There is mention of World War 2, bombings, and people wanting to kill the Japanese. But there isn’t any actual violence besides a few people getting beat up. And of course you might cry while reading the book too. But that’s just the beauty of the book!
Over all, what a beautiful book to read! I totally suggest this book to any kid interested in reading about World War 2. And I also suggest this book to kids needing to learn about our past to help brighten our future! Because, in order to improve this world, we need to know our history. Have a wonderful day! -The Young Llama Reader.
Pros
- An AMAZING story!!!
- Beautifully written and perfect for kids!
Cons
- Mentions World War 2.
Twelve-year-old Sumiko feels her life has been made up of two parts: before Pearl Harbor and after it. The good part and the bad part. Raised on a flower farm in California, Sumiko is used to being the only Japanese girl in her class. Even when the other kids tease her, she always has had her flowers and family to go home to.
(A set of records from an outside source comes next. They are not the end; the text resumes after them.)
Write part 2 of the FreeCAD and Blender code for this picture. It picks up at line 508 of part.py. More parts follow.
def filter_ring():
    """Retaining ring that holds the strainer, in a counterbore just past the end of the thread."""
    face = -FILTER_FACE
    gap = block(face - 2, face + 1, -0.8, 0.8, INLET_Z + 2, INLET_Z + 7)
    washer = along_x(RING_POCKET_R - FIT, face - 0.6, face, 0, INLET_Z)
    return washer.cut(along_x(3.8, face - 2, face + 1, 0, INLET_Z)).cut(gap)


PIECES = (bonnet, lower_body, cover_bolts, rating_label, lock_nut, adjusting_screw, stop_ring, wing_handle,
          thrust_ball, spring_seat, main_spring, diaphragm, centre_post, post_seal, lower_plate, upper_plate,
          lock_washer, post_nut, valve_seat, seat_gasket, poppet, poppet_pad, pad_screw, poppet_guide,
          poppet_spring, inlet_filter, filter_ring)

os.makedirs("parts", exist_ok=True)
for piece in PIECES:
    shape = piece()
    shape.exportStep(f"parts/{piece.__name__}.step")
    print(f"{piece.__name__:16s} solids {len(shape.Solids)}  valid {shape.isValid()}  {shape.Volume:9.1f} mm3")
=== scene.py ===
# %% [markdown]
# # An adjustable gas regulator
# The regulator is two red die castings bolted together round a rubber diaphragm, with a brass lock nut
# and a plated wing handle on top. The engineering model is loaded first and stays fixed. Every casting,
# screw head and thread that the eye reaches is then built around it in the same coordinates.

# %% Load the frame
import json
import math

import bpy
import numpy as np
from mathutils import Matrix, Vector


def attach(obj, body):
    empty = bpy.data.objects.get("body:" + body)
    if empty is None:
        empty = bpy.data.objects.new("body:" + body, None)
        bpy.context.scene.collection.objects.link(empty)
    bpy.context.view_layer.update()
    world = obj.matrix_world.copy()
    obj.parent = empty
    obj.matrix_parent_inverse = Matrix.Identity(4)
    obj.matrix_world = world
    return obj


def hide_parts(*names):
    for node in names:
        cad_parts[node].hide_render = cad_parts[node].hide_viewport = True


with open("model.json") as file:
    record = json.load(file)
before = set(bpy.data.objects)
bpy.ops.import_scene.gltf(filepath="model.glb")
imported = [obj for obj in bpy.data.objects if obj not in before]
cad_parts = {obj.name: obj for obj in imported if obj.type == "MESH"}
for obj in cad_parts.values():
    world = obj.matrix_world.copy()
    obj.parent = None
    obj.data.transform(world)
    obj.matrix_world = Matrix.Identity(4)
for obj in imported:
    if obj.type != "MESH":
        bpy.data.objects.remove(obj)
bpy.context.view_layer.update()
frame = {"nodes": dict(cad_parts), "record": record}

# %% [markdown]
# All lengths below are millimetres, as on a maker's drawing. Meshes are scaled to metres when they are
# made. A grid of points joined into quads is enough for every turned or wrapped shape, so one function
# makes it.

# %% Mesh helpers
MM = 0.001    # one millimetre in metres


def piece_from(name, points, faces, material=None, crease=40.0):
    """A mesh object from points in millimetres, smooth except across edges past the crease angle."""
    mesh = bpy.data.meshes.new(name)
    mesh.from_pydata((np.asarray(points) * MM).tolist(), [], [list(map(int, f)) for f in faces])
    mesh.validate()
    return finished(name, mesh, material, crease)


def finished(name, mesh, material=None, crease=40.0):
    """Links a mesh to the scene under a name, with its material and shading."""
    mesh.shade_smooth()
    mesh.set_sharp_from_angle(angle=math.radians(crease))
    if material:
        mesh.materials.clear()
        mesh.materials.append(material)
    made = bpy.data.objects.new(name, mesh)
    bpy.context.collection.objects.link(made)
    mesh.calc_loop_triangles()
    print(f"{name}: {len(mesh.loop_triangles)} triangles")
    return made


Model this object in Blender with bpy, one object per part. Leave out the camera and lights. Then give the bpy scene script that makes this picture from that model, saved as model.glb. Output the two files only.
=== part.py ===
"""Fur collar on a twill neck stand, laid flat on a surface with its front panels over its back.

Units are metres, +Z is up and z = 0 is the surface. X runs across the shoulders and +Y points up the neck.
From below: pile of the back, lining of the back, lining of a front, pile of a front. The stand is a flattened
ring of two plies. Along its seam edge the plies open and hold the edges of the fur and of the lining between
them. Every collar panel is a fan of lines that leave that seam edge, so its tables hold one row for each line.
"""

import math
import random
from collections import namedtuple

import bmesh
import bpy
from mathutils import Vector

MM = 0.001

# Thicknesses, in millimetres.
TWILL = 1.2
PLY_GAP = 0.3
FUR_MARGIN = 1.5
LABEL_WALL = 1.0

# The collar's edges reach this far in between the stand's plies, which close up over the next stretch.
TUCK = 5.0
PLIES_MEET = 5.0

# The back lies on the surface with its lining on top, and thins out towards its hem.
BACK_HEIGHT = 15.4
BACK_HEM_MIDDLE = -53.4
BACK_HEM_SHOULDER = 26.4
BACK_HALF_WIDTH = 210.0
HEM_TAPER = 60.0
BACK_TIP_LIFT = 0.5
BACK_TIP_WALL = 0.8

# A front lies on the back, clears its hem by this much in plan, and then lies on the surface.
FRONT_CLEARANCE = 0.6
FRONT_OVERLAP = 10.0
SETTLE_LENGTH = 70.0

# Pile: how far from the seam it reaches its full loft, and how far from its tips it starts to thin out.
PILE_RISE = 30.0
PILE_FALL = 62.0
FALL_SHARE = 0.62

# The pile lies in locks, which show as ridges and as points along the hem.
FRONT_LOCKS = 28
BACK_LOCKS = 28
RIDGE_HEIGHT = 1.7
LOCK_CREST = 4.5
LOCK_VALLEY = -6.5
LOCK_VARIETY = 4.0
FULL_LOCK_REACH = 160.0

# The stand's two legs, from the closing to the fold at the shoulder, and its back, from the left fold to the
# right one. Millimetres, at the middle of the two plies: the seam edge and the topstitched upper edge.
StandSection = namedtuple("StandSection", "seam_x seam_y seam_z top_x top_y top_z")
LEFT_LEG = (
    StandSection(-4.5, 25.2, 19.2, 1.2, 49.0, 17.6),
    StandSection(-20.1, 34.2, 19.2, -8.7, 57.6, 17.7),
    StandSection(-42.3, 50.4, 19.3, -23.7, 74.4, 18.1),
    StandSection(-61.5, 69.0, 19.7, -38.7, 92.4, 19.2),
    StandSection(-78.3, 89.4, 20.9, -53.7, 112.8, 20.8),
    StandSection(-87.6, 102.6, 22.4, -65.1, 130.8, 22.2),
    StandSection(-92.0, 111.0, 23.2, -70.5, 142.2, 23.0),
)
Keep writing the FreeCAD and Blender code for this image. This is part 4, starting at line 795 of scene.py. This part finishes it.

That all changes after the horrific events of Pearl Harbor. Other Americans start to suspect that all Japanese people are spies for the emperor, even if, like Sumiko, they were born in the United States! As suspicions grow, Sumiko and her family find themselves being shipped to an internment camp in one of the hottest deserts in the United States. The vivid color of her previous life is gone forever, and now dust storms regularly choke the sky and seep into every crack of the military barrack that is her new “home.”
Sumiko soon discovers that the camp is on an Indian reservation and that the Japanese are as unwanted there as they’d been at home. But then she meets a young Mohave boy who might just become her first real friend…if he can ever stop being angry about the fact that the internment camp is on his tribe’s land.
With searing insight and clarity, Newbery Medal-winning author Cynthia Kadohata explores an important and painful topic through the eyes of a young girl who yearns to belong. Weedflower is the story of the rewards and challenges of a friendship across the racial divide, as well as the based-on-real-life story of how the meeting of Japanese Americans and Native Americans changed the future of both.